■ WHAT THIS TASK INVOLVES
In the material below, count the lines with the word "from" and state that number only.

┏━━

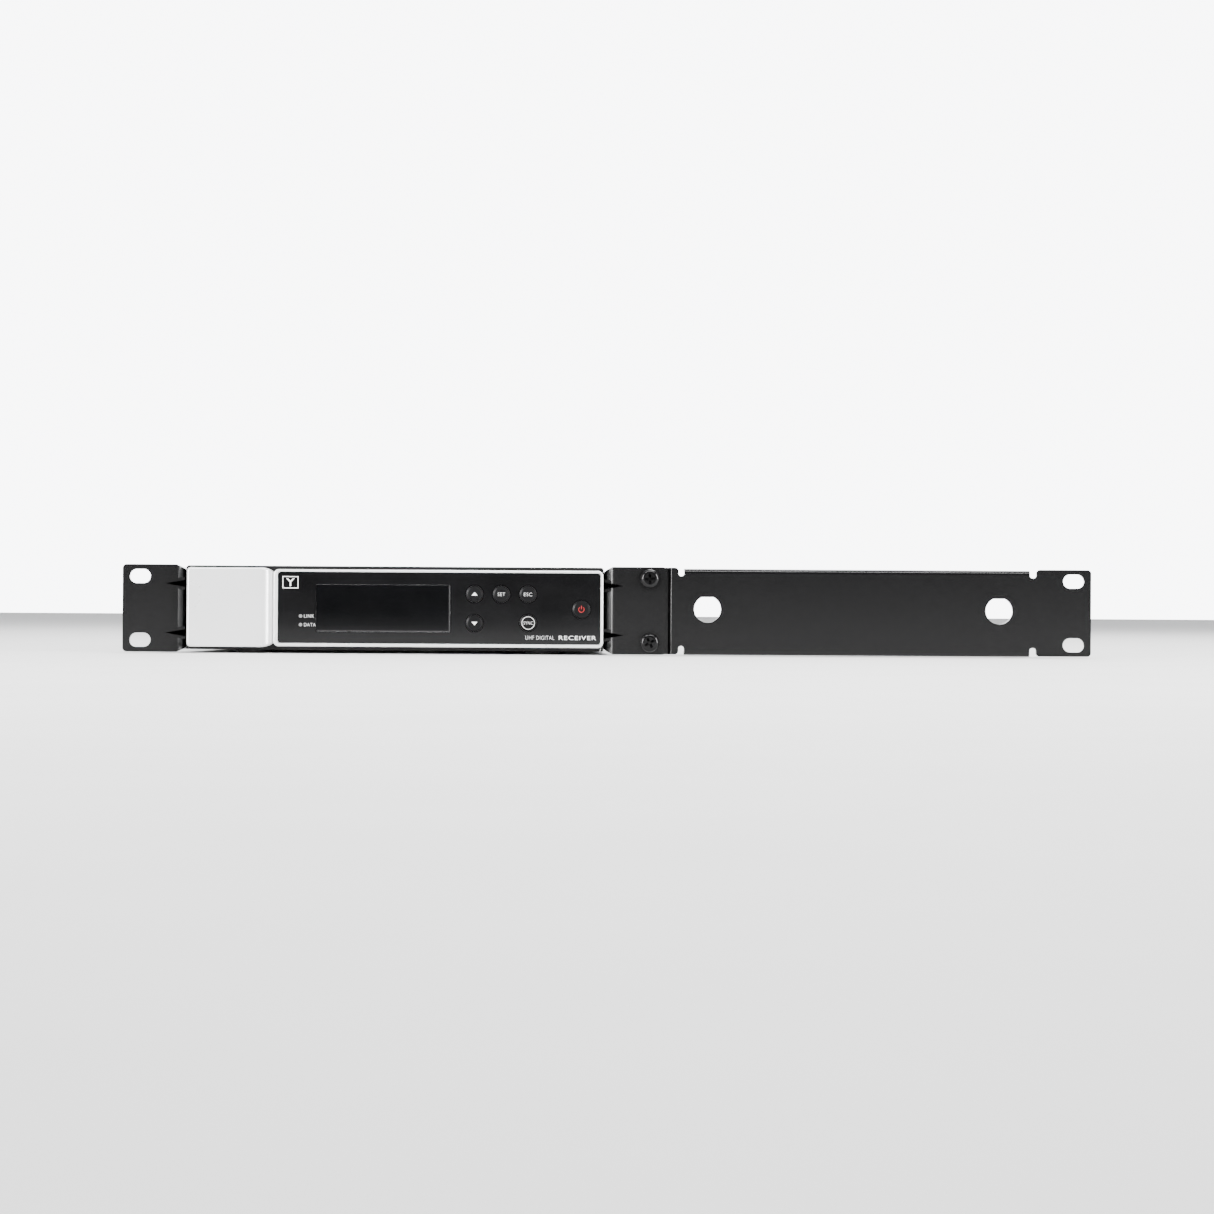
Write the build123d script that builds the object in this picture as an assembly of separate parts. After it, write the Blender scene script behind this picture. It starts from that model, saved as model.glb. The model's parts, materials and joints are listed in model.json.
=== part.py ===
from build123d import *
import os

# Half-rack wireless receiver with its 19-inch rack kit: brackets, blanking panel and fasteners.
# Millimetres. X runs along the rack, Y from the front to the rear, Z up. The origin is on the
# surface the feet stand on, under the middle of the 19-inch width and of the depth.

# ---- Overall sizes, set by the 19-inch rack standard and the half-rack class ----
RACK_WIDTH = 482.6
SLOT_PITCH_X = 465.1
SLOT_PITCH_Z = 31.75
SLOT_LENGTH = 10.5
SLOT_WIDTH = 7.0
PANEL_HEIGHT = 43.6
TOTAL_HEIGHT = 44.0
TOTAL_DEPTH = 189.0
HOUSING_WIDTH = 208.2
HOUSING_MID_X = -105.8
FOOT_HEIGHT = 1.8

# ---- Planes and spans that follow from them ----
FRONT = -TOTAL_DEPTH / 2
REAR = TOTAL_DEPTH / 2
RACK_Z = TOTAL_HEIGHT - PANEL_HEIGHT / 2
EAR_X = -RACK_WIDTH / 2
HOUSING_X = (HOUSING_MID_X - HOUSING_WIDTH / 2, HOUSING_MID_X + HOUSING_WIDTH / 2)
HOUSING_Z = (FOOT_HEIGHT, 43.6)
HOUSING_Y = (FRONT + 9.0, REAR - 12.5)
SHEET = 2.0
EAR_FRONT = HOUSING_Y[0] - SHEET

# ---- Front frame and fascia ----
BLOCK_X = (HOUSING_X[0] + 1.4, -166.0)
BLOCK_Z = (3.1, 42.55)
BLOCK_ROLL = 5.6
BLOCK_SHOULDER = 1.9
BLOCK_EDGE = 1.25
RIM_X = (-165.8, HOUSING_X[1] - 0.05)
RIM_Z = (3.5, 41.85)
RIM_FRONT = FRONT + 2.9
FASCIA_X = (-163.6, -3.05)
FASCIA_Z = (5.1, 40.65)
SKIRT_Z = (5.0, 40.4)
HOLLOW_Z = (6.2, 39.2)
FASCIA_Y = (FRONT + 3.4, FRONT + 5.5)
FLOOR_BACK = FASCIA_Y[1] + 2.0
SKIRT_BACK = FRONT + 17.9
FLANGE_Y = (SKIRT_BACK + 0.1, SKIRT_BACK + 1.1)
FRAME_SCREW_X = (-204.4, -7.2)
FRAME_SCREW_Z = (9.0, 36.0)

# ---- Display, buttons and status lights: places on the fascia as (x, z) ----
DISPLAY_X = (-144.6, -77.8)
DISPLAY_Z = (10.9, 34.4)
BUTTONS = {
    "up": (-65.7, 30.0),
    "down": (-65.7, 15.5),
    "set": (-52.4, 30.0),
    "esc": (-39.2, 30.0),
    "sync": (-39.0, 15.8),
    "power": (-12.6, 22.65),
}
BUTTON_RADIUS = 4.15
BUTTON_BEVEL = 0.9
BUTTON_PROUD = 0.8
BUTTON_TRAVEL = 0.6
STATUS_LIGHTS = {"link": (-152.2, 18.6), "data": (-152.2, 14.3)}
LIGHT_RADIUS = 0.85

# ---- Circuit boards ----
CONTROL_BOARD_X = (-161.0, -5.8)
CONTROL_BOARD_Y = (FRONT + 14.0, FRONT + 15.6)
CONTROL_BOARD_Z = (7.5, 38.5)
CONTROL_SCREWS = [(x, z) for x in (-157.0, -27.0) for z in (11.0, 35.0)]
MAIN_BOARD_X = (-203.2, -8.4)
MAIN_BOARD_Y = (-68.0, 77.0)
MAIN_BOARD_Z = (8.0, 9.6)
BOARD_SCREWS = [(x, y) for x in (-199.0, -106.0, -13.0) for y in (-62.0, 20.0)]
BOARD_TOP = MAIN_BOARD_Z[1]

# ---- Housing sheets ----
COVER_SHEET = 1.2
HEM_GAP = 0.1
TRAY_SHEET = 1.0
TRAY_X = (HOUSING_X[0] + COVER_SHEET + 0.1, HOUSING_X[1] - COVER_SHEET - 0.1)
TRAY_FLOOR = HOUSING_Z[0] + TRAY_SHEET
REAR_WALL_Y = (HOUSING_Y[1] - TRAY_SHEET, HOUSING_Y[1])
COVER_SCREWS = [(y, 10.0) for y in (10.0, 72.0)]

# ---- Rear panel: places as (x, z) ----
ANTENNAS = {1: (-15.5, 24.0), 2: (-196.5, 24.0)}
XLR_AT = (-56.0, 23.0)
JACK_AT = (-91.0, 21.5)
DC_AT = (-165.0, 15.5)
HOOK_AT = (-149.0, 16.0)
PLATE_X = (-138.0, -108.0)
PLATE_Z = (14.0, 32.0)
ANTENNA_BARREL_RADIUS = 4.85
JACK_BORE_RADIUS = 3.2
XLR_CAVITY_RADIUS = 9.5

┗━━

■ COMPLETE RESPONSE
4